Kfar-Abida: la place de l’église Saints-Serge-et-Bacchus. © Père Élie Korkomaz
Selon les pays, l’établissement des agglomérations peut se faire conformément à des critères d’ordre hydraulique comme les rivières, les sources ou les fleuves; portuaire comme les cités phéniciennes; commercial comme les routes des caravanes; ou encore d’ordre sécuritaire. Dans le Mont-Liban où l’eau est disponible en abondance, c’est le caractère sécuritaire qui a été l’élément déterminant. Le reste des besoins lui était subordonné. Les champs et vergers étaient donc obtenus ultérieurement par un recours à l’aménagement de terrasses cultivables à proximité des ensembles d’habitations et des monastères.
Hasroun: la place de l’église transformée en parking. © Père Élie Korkomaz
La sécurité
La notion de sécurité est partout perceptible, autant dans la morphologie du village que dans sa toponymie. Hasroun n’est autre qu’une petite forteresse en phénicien, alors qu’en syriaque, Beit-Hutman signifie l’inébranlable, Ras-Kipha le sommet du roc, Touratig la couronne de la montagne, et Bcharré la stabilité. Pour des raisons défensives, les bourgs sont le plus souvent assis sur le bord d’une falaise ou d’une montagne d’où ils dominent un vaste territoire et scrutent l’horizon, comme le font les villages des collines de Toscane, d’Ombrie, de Ligurie… surmontés de leurs tours de garde.
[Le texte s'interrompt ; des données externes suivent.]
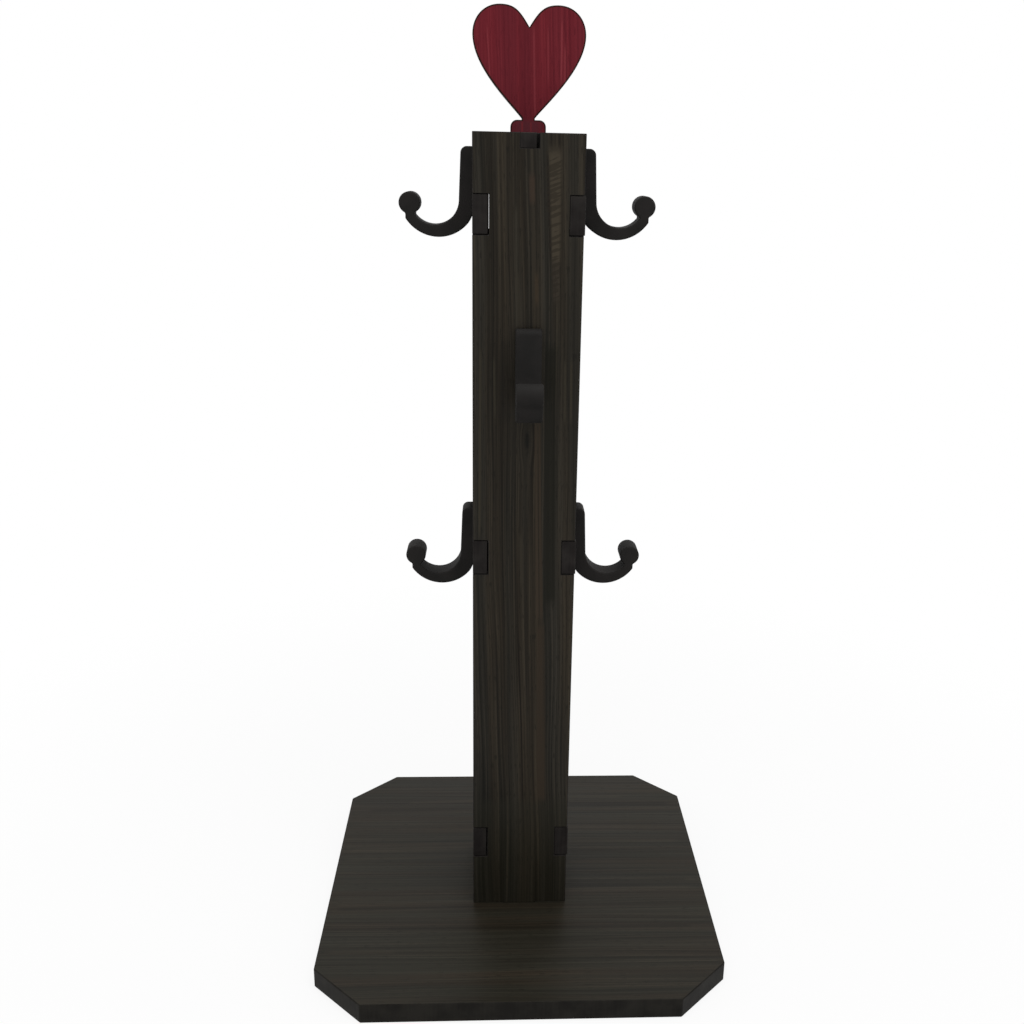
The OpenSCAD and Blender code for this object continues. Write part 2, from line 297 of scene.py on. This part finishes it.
def charred_edge(name, axes, seed, tones):
    """Laser-cut edge of plywood: an even brown-black char under the stain, with the faint upright
    ridges that the beam leaves every half millimetre."""
    material, tree = new_finish(name)
    spot = add(tree, "ShaderNodeTexCoord", out="Object")
    spot = add(tree, "ShaderNodeVectorMath", (spot, (1/MM,)*3), operation="MULTIPLY")
    xyz = add(tree, "ShaderNodeSeparateXYZ", (spot,)).node.outputs
    spot = add(tree, "ShaderNodeCombineXYZ", tuple(xyz[axis] for axis in axes))
    noise = []
    for scale in ((0.5/4.0, 0.5/6.0, 0.5/4.0), (0.5/0.5, 0.5/0.5, 0.5/9.0)):
        seed += 5
        drawn = add(tree, "ShaderNodeMapping", {"Vector": spot, "Location": (seed,)*3, "Scale": scale})
        noise.append(add(tree, "ShaderNodeTexNoise", {"Vector": drawn, "Scale": 1.0, "Detail": 2.0}))
    soot, ridges = noise
    share = add(tree, "ShaderNodeMath", (ridges, 0.35, soot), operation="MULTIPLY_ADD")
    share = add(tree, "ShaderNodeMapRange", (share, 0.5, 0.85))
    colour = add(tree, "ShaderNodeMix", (share, linear(tones[0]), linear(tones[1])), data_type="RGBA")
    relief = add(tree, "ShaderNodeBump", {"Height": ridges, "Strength": 0.25, "Distance": 0.05*MM})
    surface = add(tree, "ShaderNodeBsdfPrincipled", {
        "Base Color": colour,
        "Roughness": 0.55,
        "IOR": 1.5,
        "Specular IOR Level": 0.08,
        "Normal": relief,
    })
    add(tree, "ShaderNodeOutputMaterial", (surface,))
    return material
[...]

Au Liban, écrivait vers 1860 Baptistin Poujoulat, «ils apparaissent tantôt sur le flanc des vallons escarpés, tantôt sur les plus grandes hauteurs des montagnes, tantôt enfin sur les bords des précipices. Ils n’ont garde de construire leurs demeures dans des lieux d’un facile accès.» Ces mêmes caractéristiques ont été observées par Volney, Lamartine, De Nerval, Marie Joseph de Géramb…
Dans la Beqaa, Zahlé a choisi de s’installer sur les contreforts du Liban d’où elle domine la plaine marécageuse. De même pour Ammiq, Soghbine, Niha et Deir el-Ahmar. Tous ces villages établis sur le flanc oriental du Mont-Liban recherchaient à la fois la salubrité et la sécurité.
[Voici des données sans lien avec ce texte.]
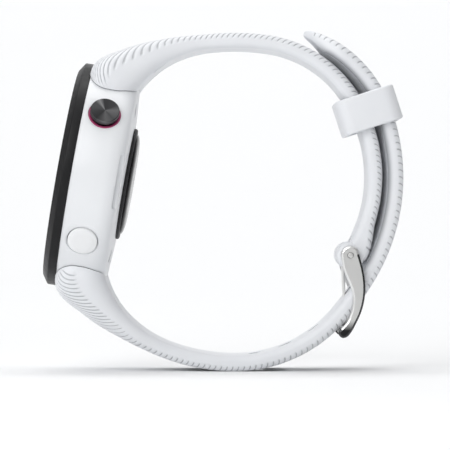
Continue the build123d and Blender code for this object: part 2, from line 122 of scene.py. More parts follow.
def tube_faces(rings, count):
    """Quads between rings of count points each."""
    faces = []
    for i in range(rings - 1):
        low, high = i * count, (i + 1) * count
        for j in range(count):
            n = (j + 1) % count
            faces.append((low + j, low + n, high + n, high + j))
    return faces


def arc(centre, radius, start, end, count):
    """Points on an arc between two angles in degrees."""
    return [centre + radius * np.array([math.cos(a), math.sin(a)])
            for a in np.linspace(math.radians(start), math.radians(end), count)]


def shade(mesh, smooth_angle):
    """Shades smooth, with edges above the angle sharp."""
    mesh.polygons.foreach_set("use_smooth", [True] * len(mesh.polygons))
    mesh.set_sharp_from_angle(angle=math.radians(smooth_angle))


def apply_modifiers(obj):
    """Replaces the object's mesh with its modified one."""
    bpy.context.view_layer.update()
    evaluated = obj.evaluated_get(bpy.context.evaluated_depsgraph_get())
    mesh = bpy.data.meshes.new_from_object(evaluated)
    obj.modifiers.clear()
    obj.data = mesh


def cut(obj, cutters, operation="DIFFERENCE"):
    """Subtracts (or joins) closed meshes and removes them."""
    for cutter in cutters:
        modifier = obj.modifiers.new("cut", "BOOLEAN")
        modifier.operation = operation
        modifier.solver = "MANIFOLD"
        modifier.object = cutter
    apply_modifiers(obj)
    for cutter in cutters:
        bpy.data.objects.remove(cutter)


def bevel(obj, width, segments=2, angle=40.0):
    """Rounds the sharp edges."""
    modifier = obj.modifiers.new("bevel", "BEVEL")
    modifier.width = width * MM
    modifier.segments = segments
    modifier.limit_method = "ANGLE"
    modifier.angle_limit = math.radians(angle)
    modifier.use_clamp_overlap = True
    modifier.harden_normals = False
    apply_modifiers(obj)
    shade(obj.data, 30.0)


def rounded(points, radius, steps=4, closed=True):
    """The outline with each corner replaced by an arc of the given radius, or list of radii."""
    points = [np.array(p, float) for p in points]
    count = len(points)
    radii = radius if isinstance(radius, (list, tuple)) else [radius] * count
    result = []
    for i, corner in enumerate(points):
        if (not closed and i in (0, count - 1)) or radii[i] <= 0:
            result.append(corner)
            continue
        back = points[i - 1] - corner
        ahead = points[(i + 1) % count] - corner
        back_length = np.linalg.norm(back)
        ahead_length = np.linalg.norm(ahead)
        back /= back_length
        ahead /= ahead_length
        angle = math.acos(max(-1.0, min(1.0, float(back @ ahead))))
        if angle > math.radians(175):
            result.append(corner)
            continue
        reach = min(radii[i] / math.tan(angle / 2), 0.48 * back_length, 0.48 * ahead_length)
        own_radius = reach * math.tan(angle / 2)
        bisector = back + ahead
        bisector /= np.linalg.norm(bisector)
        centre = corner + bisector * own_radius / math.sin(angle / 2)
        first = corner + back * reach - centre
        last = corner + ahead * reach - centre
        sweep = math.acos(max(-1.0, min(1.0, float(first @ last) / own_radius ** 2)))
        for k in range(steps + 1):
            t = k / steps
            blend = (math.sin((1 - t) * sweep) * first + math.sin(t * sweep) * last) / math.sin(sweep)
            result.append(centre + blend)
    return result


def lathe(name, profile, origin, axis, across, material, segments=192, closed=True,
          smooth_angle=35.0):
    """Turns an (r, z) profile about an axis. A point with r = 0 becomes one vertex."""
    axis = np.array(axis, float)
    across = np.array(across, float)
    third = np.cross(axis, across)
    vertices = []
    rings = []
    for r, z in profile:
        centre = origin + axis * z
        if r < 1e-9:
            rings.append([len(vertices)])
            vertices.append(centre)
            continue
        ring = []
        for k in range(segments):
            a = 2 * math.pi * k / segments
            ring.append(len(vertices))
            vertices.append(centre + (across * math.cos(a) + third * math.sin(a)) * r)
        rings.append(ring)
    faces = []
    pairs = list(zip(rings, rings[1:]))
    if closed:
        pairs.append((rings[-1], rings[0]))
    for low, high in pairs:
        if len(low) == 1 and len(high) == 1:
            continue
        for k in range(segments):
            n = (k + 1) % segments
            if len(low) == 1:
                faces.append((low[0], high[n], high[k]))
            elif len(high) == 1:
                faces.append((low[k], low[n], high[0]))
            else:
                faces.append((low[k], low[n], high[n], high[k]))
    return make_object(name, vertices, faces, material, smooth_angle)


def head_lathe(name, profile, material, radius=0.0, steps=3, segments=256, closed=True,
               smooth_angle=35.0):
    """A body turned about the head's axis."""
    points = rounded(profile, radius, steps, closed) if radius else profile
    return lathe(name, points, FRONT, HEAD_Z, HEAD_X, material, segments, closed, smooth_angle)


def radial_frame(angle):
    """Outward direction, side direction and origin of a radius of the head."""
    a = math.radians(angle)
    outward = HEAD_X * math.cos(a) + HEAD_Y * math.sin(a)
    return outward, HEAD_Z, head_point(0, 0, BUTTON_Z)


def head_post(name, profile, x, y, material, segments):
    """A body turned about a line beside the head's axis and parallel to it."""
    return lathe(name, profile, head_point(x, y, 0), HEAD_Z, HEAD_X, material, segments, False)


def cross_lathe(name, profile, centre, material, segments, closed=False):
    """A body turned about a line across the strap, through the point (x, z)."""
    origin = np.array([centre[0], 0, centre[1]])
    return lathe(name, profile, origin, (0, -1, 0), (1, 0, 0), material, segments, closed)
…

Dhour-Choueir: la place de l’église transformée en nœud de circulation. Photo trouvée sur internet
La Rocca
L’historien Adel Ismaïl constate un point de similitude entre les villages d’Italie et ceux du Mont-Liban. Au cœur de ces agglomérations se trouve l’ancien établissement, «appelé communément Qalaa ou forteresse, l’équivalent de la Rocca italienne, généralement bâti sur une colline, aux maisons agglomérées comme en un seul bloc, survivance de ce que furent jadis les acropoles égéo-phéniciennes». Le reste des constructions s’étale tout autour entre ce coteau et les champs attenants.
Les Qalaa (le q est muet) caractérisent en général des villages d’une certaine importance. L’un des exemples les plus significatifs est illustré par le village d’Amioun qui superpose à l’établissement phénicien celui des Francs de l’époque des croisades, le rapprochant encore plus de la Rocca médiévale italienne. Certains villages portent des noms relatifs à la Qalaa. C’est le cas de Qlayaa (la petite Rocca) ou de Qlayaat qui est la forme du pluriel en syriaque.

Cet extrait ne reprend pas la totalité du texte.